Darkness fell as we left Kankanadi and crossed a huge river emptying itself into the sea about a kilometer downstream from the bridge. The action shifted indoors with my co-passengers, especially a Marathi lot showing keen interest in my photo catch for the day. As always, the hidden professionals in the audience came to the fore and soon I was being offered advice on how I should have focused on this rather than that, and being bombarded with questions on why on earth was I shooting trains?

I mumbled oft practiced replies and then turned into my corner to finish off Fredrick Forsyth’s ‘Afghan’, which is an interesting read though not in the same league as the author’s earlier works. Guess age catches up with us all.

Dinner was served late due to, er….. technical difficulties – which basically meant that the Pantry car stove had packed up. We rumbled through north Kerala as I wolfed down the last of my meal.

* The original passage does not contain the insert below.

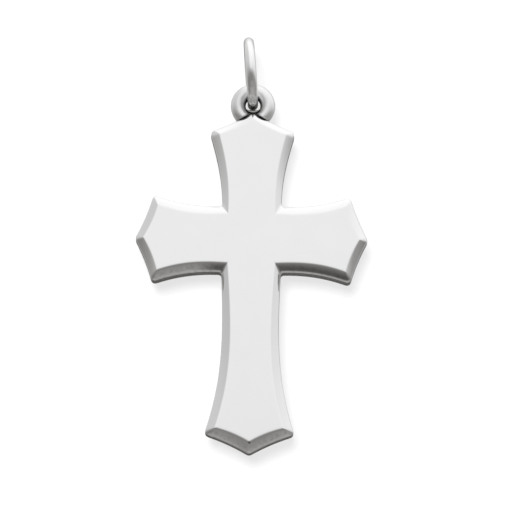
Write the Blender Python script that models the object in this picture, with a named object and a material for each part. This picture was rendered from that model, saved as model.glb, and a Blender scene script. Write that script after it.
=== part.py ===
"""A small silver cross pendant: a bevelled cross on a thin backing plate, a heavy eyelet soldered to
its top gable, and a round jump ring linked through the eyelet.

Frame: metres, +Z up, the front of the cross faces -Y. The origin is the middle of the whole pendant's
box. The cross hangs from the jump ring and swings about the eyelet's own axis, along Y.
"""

import math
from collections import namedtuple

import bmesh
import bpy
from mathutils import Matrix, Vector

MM = 0.001

# Jump ring: round wire, closed into a ring that stands edge-on to the front of the cross.
RING_OUTER_RADIUS = 3.62 * MM
RING_WIRE_RADIUS = 0.51 * MM
RING_LEAN = math.radians(4.5)  # the ring leans to the left over the cross at rest

# Eyelet: a thick round-section loop whose hole runs front to back.
EYELET_OUTER_RADIUS = 2.19 * MM
EYELET_HOLE_RADIUS = 0.72 * MM
HANG_CLEARANCE = 0.03 * MM  # between the eyelet's hole and the wire it hangs on
EYELET_ABOVE_TIP = 0.74 * MM  # from the cross's top tip up to the middle of the eyelet's hole

# An arm is measured along its own axis from the crossing, and across to one side of it.
# An outline adds where the arms meet, and the length taken off each edge to round its corners.
Arm = namedtuple("Arm", "tip corner_along corner_across root_slope corner_slope")
Outline = namedtuple("Outline", "half_width half_height side top bottom crotch_trim corner_trim tip_trim")
WALL = Outline(
    half_width=2.88 * MM,
    half_height=3.28 * MM,
    side=Arm(11.37 * MM, 9.64 * MM, 4.32 * MM, -0.03, 0.36),
    top=Arm(12.75 * MM, 10.74 * MM, 4.18 * MM, 0.00, 0.30),
    bottom=Arm(21.08 * MM, 19.15 * MM, 4.36 * MM, -0.05, 0.33),
    crotch_trim=0.32 * MM,
    corner_trim=0.34 * MM,
    tip_trim=0.32 * MM,
)
FACE = Outline(
    half_width=2.32 * MM,
    half_height=2.46 * MM,
    side=Arm(10.56 * MM, 9.17 * MM, 3.25 * MM, -0.06, 0.36),
    top=Arm(12.03 * MM, 10.41 * MM, 3.26 * MM, -0.05, 0.28),
    bottom=Arm(19.98 * MM, 18.63 * MM, 3.36 * MM, -0.08, 0.33),
    crotch_trim=0.04 * MM,
    corner_trim=0.06 * MM,
    tip_trim=0.06 * MM,
)
ROOT_REACH = 0.38  # how long a side's curve keeps its slope from each end, as part of its length
CORNER_REACH = 0.34
END_HOLLOW = 0.10 * MM  # how far each half of an arm's end bows inwards

# Through the thickness, from the front face back.
THICKNESS = 2.20 * MM
BEVEL_DEPTH = 0.36 * MM
SHOULDER = 0.16 * MM  # the blend from the bevel into the wall, in from the wall
SHOULDER_DEPTH = 0.24 * MM
BACK_PLATE = 0.70 * MM
SEAM_GAP = 0.03 * MM  # the solder line between the bevelled front and its backing plate
DRAFT = 0.03 * MM  # the backing plate stands out by this much
BACK_CHAMFER = 0.12 * MM

# Solder between the eyelet's feet and the gable.
SOLDER_THICKNESS = 0.10 * MM
SOLDER_GAP = 0.02 * MM
SOLDER_BULGE = 0.07 * MM  # how far it stands proud of the eyelet's round section

SIDE_STEPS = 14
END_STEPS = 7
ROUND_STEPS = 4
RING_SEGMENTS = 56
WIRE_SEGMENTS = 16
EYELET_SEGMENTS = 48
ACROSS = Vector((1, 0, 0))
FRONT_TO_BACK = Vector((0, 1, 0))

RING_RADIUS = RING_OUTER_RADIUS - RING_WIRE_RADIUS
EYELET_TUBE_RADIUS = (EYELET_OUTER_RADIUS - EYELET_HOLE_RADIUS) / 2
EYELET_RADIUS = (EYELET_OUTER_RADIUS + EYELET_HOLE_RADIUS) / 2
WIRE_ABOVE_PIVOT = EYELET_HOLE_RADIUS - RING_WIRE_RADIUS - HANG_CLEARANCE
RING_ABOVE_PIVOT = WIRE_ABOVE_PIVOT + RING_RADIUS
CROSSING_BELOW_PIVOT = EYELET_ABOVE_TIP + WALL.top.tip
RING_TOP_ABOVE_PIVOT = (RING_ABOVE_PIVOT + RING_RADIUS) * math.cos(RING_LEAN) + RING_WIRE_RADIUS
PIVOT_Z = (CROSSING_BELOW_PIVOT + WALL.bottom.tip - RING_TOP_ABOVE_PIVOT) / 2
FRONT_Y = -THICKNESS / 2
BACK_Y = THICKNESS / 2
SEAM_Y = BACK_Y - BACK_PLATE

Material = namedtuple("Material", "name colour roughness")
POLISHED = Material("polished_silver", (0.93, 0.92, 0.90, 1.0), 0.10)
SATIN = Material("satin_silver", (0.86, 0.85, 0.83, 1.0), 0.28)
SOLDER = Material("silver_solder", (0.78, 0.77, 0.74, 1.0), 0.32)


def clear_scene():
    for thing in list(bpy.data.objects):
        bpy.data.objects.remove(thing)


def make_material(material):
    made = bpy.data.materials.new(material.name)
    made.use_nodes = True
    shader = made.node_tree.nodes["Principled BSDF"]
    shader.inputs["Base Color"].default_value = material.colour
    shader.inputs["Roughness"].default_value = material.roughness
    shader.inputs["Metallic"].default_value = 1.0
    return made


def add_object(name, mesh, material, parent=None, location=(0, 0, 0)):
    made = bpy.data.objects.new(name, mesh)
    bpy.context.scene.collection.objects.link(made)
    made.parent = parent
    made.location = location
    if material:
        mesh.materials.append(material)
        mesh.shade_smooth()
        mesh.set_sharp_from_angle(angle=math.radians(30))
    return made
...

I slept a bit early as we had an early start and for once I slept peacefully on a train without having to resort to a drink or two.



The Smokin' WDM2 said...

Hey Shanx, welcome to Kerala! Have any railfanning in mind? The whole stretch of Kerala (apart from where the lines pass close to houses)is scenic. And where do u plan to stay?

chandni said...


have fun and hope it proves to be a wonderful start to the new year :)

Sidhusaaheb said...

Here's hoping for more of those wonderful Nomad travelogues that I find so very interesting!

chandni said...

wow! Just the train journey has been put in to words so well that couldn't stop reading!

Aaiting more...

The Smokin' WDM2 said...

Wow! Another one of the Nomad's ngr8 travelogues! Shanx, dying for more...

Sidhusaaheb said...

I've travelled quite a few times on the same tracks, at least from H. Nizam. to Kota, while I was at Indore for a couple of years. The train that I used to travel by, was the H. Nizam.-Indore Intercity Express.

I haven't read Frederick Forsyth's Agfhan, but can certainly vouch for some of his earlier novels.